One of the major contributions of the book is to dispel the myth that missionaries played a role in fomenting separatism among the Nagas. According to the author, the simultaneous rise of Naga nationalism and increase in the number of conversions to Christianity led many “experts” to identify the missionaries as the cause of the growth of secessionist sentiments among the people of the Naga Hills. In fact, the author has shown that church leaders always took the side of the state and put moral pressure on the NNC to disarm and disband. He questions the peace efforts the churchmen initiated that culminated in the Shillong Accord and goes on to argue that the evangelists had created the ground for the penetration of the movement by Indian intelligence agencies.

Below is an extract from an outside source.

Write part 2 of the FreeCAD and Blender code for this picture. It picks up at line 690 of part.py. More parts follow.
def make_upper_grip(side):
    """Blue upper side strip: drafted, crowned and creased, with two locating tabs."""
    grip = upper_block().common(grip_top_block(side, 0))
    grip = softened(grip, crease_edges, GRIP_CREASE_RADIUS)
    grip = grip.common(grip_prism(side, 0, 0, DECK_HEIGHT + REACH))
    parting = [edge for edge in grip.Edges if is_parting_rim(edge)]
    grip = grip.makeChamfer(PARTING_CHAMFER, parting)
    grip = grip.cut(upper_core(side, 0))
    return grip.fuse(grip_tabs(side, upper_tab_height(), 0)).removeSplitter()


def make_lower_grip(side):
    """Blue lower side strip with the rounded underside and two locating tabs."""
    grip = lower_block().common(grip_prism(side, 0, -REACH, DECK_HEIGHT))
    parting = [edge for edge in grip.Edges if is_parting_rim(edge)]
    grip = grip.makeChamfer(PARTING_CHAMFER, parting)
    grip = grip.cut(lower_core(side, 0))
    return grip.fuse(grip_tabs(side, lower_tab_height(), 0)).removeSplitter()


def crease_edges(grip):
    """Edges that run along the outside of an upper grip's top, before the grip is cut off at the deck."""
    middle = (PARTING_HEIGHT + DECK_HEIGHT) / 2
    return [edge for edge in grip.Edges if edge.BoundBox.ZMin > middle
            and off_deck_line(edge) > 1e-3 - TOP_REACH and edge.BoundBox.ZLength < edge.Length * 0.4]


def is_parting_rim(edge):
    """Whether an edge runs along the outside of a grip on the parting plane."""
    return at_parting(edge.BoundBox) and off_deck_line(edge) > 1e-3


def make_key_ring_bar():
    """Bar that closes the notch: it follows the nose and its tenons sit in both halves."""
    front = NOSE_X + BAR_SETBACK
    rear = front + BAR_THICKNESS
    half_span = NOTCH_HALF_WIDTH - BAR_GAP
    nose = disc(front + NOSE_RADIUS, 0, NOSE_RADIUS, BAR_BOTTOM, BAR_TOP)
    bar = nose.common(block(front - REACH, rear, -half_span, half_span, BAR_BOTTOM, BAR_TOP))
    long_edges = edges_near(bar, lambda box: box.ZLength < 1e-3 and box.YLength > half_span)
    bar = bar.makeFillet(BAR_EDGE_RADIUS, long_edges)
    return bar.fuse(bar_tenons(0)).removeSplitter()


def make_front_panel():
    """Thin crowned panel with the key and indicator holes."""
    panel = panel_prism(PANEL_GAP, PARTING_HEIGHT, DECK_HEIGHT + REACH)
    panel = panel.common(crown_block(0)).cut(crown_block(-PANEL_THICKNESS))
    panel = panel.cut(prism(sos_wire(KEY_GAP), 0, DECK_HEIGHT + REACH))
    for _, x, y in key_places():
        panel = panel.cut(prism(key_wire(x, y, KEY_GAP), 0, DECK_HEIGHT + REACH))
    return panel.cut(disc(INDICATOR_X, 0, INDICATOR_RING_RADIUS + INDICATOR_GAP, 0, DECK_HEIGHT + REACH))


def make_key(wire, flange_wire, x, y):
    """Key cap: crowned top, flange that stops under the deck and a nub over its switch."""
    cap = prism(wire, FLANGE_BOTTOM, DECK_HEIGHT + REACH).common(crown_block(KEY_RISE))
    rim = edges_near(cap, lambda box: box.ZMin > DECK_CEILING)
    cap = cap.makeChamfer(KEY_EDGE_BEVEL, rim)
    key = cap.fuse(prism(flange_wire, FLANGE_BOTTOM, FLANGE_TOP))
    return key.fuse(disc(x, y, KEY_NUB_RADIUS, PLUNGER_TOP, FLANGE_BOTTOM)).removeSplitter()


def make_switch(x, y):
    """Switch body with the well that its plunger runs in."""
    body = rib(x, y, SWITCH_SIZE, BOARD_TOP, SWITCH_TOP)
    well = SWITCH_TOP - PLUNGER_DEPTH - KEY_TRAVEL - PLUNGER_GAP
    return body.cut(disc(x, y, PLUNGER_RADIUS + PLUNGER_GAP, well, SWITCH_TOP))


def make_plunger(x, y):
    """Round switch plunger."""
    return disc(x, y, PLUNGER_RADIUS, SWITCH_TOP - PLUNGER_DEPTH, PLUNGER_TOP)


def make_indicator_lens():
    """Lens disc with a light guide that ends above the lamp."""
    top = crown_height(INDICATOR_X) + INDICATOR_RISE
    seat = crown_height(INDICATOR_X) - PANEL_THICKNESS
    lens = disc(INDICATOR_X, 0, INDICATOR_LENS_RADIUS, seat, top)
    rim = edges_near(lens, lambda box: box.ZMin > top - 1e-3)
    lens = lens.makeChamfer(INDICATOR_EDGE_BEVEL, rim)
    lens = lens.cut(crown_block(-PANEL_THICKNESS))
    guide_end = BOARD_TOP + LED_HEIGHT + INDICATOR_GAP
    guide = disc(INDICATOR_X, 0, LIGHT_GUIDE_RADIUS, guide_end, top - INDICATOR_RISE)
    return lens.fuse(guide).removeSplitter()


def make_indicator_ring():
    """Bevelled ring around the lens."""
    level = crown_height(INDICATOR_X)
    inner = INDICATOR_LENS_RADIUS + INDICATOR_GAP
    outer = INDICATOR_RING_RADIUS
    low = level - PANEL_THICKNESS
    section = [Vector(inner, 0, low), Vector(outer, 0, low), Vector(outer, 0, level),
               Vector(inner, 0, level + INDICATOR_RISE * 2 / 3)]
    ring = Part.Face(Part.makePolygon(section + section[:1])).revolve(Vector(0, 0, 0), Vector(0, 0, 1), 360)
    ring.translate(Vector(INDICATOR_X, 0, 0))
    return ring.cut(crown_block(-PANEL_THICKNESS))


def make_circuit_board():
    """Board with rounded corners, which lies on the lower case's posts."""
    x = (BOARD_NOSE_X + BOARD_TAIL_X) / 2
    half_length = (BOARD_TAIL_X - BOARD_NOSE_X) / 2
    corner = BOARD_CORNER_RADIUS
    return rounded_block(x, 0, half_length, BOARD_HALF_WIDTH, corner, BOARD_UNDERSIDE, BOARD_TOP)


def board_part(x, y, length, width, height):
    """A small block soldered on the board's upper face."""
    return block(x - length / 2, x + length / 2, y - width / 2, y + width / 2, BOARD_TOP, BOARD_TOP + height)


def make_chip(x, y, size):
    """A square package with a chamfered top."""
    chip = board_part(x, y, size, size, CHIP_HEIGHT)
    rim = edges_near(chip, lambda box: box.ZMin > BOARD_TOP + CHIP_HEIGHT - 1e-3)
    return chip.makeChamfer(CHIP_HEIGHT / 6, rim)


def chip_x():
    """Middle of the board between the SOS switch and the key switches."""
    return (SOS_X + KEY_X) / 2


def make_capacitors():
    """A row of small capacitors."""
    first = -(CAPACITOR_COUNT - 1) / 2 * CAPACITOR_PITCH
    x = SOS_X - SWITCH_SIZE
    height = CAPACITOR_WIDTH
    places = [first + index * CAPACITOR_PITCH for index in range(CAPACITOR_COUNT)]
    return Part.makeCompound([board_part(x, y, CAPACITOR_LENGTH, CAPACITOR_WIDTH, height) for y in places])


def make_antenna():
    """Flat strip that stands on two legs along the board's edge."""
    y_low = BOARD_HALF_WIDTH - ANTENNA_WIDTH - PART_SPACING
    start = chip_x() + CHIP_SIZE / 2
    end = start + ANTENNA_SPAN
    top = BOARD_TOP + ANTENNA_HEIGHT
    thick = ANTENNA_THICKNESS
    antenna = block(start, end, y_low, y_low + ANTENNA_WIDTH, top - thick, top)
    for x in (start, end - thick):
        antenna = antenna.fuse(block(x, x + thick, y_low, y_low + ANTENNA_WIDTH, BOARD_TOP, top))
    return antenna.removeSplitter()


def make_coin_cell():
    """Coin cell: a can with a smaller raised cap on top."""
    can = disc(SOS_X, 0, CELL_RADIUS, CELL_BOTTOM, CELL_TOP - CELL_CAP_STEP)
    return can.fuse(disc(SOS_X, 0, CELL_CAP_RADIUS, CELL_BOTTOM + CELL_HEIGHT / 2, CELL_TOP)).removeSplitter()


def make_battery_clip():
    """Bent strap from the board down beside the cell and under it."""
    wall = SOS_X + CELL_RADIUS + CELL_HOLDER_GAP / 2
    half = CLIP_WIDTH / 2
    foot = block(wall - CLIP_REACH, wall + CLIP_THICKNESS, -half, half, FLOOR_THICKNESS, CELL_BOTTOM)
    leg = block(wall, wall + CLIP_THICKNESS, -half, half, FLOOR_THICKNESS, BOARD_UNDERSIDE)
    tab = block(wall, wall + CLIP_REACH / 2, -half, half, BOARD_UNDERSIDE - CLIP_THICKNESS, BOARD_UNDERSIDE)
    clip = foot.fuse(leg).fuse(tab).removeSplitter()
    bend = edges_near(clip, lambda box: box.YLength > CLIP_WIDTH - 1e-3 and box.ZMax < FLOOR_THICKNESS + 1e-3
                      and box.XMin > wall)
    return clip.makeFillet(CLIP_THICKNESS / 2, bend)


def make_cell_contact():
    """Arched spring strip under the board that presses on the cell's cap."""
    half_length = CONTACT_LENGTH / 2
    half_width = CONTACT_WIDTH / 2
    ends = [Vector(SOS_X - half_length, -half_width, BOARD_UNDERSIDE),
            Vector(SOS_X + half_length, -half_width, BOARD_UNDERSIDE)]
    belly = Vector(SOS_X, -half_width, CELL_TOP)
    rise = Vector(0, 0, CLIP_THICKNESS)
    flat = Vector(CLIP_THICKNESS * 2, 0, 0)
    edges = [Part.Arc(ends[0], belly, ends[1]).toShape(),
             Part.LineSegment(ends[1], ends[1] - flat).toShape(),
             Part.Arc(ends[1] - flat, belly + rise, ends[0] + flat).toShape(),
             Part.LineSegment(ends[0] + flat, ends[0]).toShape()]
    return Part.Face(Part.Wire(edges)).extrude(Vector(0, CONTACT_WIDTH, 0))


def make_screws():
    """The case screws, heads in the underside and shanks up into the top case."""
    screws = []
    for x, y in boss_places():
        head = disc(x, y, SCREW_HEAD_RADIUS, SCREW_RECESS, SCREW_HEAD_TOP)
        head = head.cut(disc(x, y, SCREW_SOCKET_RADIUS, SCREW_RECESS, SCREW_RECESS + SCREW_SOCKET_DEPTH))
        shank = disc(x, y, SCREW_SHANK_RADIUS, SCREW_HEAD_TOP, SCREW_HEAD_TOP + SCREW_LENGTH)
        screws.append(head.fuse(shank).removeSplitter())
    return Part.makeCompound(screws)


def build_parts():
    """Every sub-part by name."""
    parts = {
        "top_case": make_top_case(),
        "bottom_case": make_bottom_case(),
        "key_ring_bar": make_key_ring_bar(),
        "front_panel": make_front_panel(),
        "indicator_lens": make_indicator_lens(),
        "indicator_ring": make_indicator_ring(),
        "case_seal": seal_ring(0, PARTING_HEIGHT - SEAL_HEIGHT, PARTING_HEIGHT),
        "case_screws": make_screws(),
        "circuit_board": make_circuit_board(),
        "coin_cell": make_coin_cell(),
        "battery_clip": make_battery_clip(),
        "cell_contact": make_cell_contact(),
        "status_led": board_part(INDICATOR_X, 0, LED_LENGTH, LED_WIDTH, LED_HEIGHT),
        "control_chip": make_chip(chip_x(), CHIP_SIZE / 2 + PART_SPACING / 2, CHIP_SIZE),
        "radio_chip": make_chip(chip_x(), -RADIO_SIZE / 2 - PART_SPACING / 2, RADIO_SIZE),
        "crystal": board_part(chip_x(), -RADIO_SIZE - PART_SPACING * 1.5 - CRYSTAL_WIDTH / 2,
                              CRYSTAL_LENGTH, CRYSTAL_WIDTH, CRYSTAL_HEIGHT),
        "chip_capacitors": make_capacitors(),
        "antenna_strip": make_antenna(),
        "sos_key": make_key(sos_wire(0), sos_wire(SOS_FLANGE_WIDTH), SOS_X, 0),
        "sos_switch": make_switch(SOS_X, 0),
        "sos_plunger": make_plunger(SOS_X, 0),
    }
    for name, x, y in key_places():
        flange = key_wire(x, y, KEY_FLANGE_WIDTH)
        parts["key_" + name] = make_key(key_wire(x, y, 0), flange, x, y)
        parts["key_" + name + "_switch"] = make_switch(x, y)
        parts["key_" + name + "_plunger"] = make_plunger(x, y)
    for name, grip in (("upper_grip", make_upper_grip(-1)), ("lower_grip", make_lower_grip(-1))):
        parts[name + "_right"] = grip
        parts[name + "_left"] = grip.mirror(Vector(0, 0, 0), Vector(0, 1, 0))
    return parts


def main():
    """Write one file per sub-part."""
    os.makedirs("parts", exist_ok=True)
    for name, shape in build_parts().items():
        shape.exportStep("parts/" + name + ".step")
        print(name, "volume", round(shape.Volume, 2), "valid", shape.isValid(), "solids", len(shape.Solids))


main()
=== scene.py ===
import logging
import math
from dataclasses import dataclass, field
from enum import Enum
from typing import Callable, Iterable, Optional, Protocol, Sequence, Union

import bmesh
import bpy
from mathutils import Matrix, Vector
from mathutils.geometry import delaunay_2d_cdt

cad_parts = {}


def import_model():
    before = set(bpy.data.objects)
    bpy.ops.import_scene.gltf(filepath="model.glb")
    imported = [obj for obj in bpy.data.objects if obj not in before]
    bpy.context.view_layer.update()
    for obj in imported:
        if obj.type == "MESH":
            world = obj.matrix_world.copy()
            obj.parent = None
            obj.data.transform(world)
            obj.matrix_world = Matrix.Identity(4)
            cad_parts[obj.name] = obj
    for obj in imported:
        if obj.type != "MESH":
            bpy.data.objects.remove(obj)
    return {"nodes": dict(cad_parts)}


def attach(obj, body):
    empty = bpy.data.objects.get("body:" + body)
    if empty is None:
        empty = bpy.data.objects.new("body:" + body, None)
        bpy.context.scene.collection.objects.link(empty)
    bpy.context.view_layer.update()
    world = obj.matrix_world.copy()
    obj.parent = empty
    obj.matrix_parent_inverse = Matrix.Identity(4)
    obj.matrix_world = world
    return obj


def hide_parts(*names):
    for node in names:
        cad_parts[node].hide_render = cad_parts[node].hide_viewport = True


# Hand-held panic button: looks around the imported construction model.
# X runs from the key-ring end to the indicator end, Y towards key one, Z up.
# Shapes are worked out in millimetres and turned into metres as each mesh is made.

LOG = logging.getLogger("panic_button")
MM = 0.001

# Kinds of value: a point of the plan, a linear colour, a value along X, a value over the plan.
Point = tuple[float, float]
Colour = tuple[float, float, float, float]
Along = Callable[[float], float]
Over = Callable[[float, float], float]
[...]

Complicity of church leadersThe complicity of church leaders with the state is best exemplified by their silence in the matter of gross human rights violations by the security forces even when these involved religious institutions. There were numerous instances of the desecration of religious institutions. Churches were often used as detention camps and torture chambers. Pastors, deacons and church caretakers were regularly tortured. The book narrates the events following the Shillong Accord: the silence of the Naga leader Angami Zapu Phizo, the bewilderment of the cadre and the people, the internecine violence between pro-accord and anti-accord factions, and the creation of the National Socialist Council of Nagaland (NSCN) in 1980.

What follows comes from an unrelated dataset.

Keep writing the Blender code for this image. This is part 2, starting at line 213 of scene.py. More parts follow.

It deals with how the NSCN appropriated Christianity as part of its organisational ideology by way of establishing a separate ministry for religious affairs. It undertook itinerant preaching tours and other evangelisation programmes among the Naga groups inhabiting eastern Nagaland, the area where the NSCN established its first base. According to its estimate, the NSCN won around 40,000 converts to Christianity in the control area by 1985. The book is, however, more about Christianity than about the formation of a Naga political identity and mentions almost nothing about the construction of a distinct Naga identity around an exonym. It accepts Naga nationalism quite uncritically as it was given and does not discuss the internal dynamics of the hegemonic process of nation-making. The book is silent on how diverse groups with different languages came together to accept Naga identity and form a unified front. The author accepts the given classification of the Naga people as “a collective of 40 to 60 tribes living between the Brahmaputra river in South Asia and the Chindwin river in South East Asia”. Although the author is critical of the standardisation of cosmology, language and ways of life, he does not feel it necessary to question the project of standardisation of “Naga ways of life” to validate Naga nationalism.

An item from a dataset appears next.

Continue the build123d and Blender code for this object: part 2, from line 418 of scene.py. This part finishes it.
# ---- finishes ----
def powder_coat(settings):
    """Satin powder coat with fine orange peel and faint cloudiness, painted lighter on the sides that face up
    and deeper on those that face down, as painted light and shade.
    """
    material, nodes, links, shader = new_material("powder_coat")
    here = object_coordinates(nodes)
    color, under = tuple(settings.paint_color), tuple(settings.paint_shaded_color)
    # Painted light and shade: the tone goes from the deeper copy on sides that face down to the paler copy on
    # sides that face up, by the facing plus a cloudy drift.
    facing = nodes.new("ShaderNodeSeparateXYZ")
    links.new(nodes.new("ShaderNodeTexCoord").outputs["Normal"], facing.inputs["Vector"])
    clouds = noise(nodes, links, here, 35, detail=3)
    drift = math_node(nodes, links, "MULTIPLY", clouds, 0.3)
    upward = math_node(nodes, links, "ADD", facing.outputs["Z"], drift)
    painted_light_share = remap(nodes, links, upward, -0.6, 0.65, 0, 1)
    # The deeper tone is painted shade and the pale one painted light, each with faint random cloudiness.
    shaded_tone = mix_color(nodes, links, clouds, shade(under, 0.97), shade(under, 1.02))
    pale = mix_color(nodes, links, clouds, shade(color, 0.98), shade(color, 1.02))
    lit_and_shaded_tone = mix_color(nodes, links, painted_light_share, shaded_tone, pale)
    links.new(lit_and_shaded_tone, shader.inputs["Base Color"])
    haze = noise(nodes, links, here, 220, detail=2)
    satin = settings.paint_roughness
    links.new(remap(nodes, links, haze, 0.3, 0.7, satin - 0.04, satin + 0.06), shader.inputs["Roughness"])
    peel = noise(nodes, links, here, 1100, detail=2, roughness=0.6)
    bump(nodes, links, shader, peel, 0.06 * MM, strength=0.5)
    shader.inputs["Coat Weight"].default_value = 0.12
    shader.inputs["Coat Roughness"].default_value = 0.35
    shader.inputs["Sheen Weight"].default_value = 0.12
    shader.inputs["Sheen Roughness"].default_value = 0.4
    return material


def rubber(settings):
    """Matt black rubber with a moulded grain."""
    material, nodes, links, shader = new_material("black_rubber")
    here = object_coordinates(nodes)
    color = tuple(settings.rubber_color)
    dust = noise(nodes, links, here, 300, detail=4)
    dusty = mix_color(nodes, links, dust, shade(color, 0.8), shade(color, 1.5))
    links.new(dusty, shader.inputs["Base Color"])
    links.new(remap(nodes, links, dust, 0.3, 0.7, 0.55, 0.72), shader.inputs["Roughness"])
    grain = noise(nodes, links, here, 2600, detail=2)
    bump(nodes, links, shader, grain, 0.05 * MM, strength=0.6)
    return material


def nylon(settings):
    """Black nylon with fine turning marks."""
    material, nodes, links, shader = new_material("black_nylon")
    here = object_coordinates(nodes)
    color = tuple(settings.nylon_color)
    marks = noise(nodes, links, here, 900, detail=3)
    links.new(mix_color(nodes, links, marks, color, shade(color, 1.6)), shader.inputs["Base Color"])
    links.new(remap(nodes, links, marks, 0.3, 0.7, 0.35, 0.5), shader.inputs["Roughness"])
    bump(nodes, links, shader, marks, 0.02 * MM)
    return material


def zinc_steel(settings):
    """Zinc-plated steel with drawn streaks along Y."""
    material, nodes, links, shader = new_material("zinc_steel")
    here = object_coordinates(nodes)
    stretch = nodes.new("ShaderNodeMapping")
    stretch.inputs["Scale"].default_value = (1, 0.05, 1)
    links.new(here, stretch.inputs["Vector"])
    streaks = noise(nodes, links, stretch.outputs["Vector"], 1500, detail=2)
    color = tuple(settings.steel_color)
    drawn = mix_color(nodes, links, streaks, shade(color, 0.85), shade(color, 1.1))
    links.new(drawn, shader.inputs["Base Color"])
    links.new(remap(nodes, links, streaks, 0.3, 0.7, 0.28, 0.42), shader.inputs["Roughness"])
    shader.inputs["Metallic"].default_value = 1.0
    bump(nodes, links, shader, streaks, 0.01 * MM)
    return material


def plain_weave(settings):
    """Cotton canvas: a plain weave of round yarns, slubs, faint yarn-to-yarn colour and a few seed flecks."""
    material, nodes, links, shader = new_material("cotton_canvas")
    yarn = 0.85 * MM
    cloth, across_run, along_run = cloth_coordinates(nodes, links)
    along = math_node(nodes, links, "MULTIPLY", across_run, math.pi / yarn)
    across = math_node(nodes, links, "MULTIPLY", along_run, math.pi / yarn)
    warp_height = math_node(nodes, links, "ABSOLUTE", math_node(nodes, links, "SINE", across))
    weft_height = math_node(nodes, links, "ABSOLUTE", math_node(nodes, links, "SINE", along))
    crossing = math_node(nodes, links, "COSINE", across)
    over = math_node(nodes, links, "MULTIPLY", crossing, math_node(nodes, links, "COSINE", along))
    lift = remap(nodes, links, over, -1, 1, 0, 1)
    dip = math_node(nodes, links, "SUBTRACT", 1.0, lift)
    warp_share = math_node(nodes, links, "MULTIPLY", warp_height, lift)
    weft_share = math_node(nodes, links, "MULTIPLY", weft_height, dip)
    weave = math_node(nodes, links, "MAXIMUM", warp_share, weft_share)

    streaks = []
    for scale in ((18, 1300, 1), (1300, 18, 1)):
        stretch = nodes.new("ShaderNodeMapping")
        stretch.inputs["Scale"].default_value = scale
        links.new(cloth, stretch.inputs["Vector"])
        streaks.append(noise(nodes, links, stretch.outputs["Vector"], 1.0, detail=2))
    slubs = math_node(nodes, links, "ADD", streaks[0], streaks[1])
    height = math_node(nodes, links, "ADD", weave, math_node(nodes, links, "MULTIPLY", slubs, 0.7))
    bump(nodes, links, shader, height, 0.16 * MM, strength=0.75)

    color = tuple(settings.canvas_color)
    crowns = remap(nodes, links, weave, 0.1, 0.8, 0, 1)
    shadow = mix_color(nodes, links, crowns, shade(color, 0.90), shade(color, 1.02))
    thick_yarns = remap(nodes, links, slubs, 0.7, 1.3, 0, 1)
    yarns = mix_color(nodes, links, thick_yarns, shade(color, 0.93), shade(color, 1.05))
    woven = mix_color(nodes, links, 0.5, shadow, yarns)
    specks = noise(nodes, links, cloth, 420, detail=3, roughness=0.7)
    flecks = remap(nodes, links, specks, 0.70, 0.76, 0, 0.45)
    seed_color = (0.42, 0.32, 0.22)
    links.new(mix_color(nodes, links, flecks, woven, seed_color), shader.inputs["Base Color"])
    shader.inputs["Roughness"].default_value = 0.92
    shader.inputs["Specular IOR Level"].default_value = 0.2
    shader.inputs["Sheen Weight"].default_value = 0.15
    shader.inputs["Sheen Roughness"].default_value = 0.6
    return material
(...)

However, towards the end, the narrative gets marred by the ideological hue that he imports from one strand of ideology of one faction of the NSCN. He calls the coup of one group as being the result of machinations of the Indian intelligence agency. In a highly militarised zone such as north-eastern India, it is hardly possible to comment on which rebel group has what kind of relationship with state intelligence agencies. The situation is rather complex and requires a nuanced understanding rather than accepting the black-and-white narrative given by one faction of a rebel group.
Uddipan Dutta is a researcher based in Guwahati. He is at present associated with the Omeo Kumar Das Institute of Social Change and Development.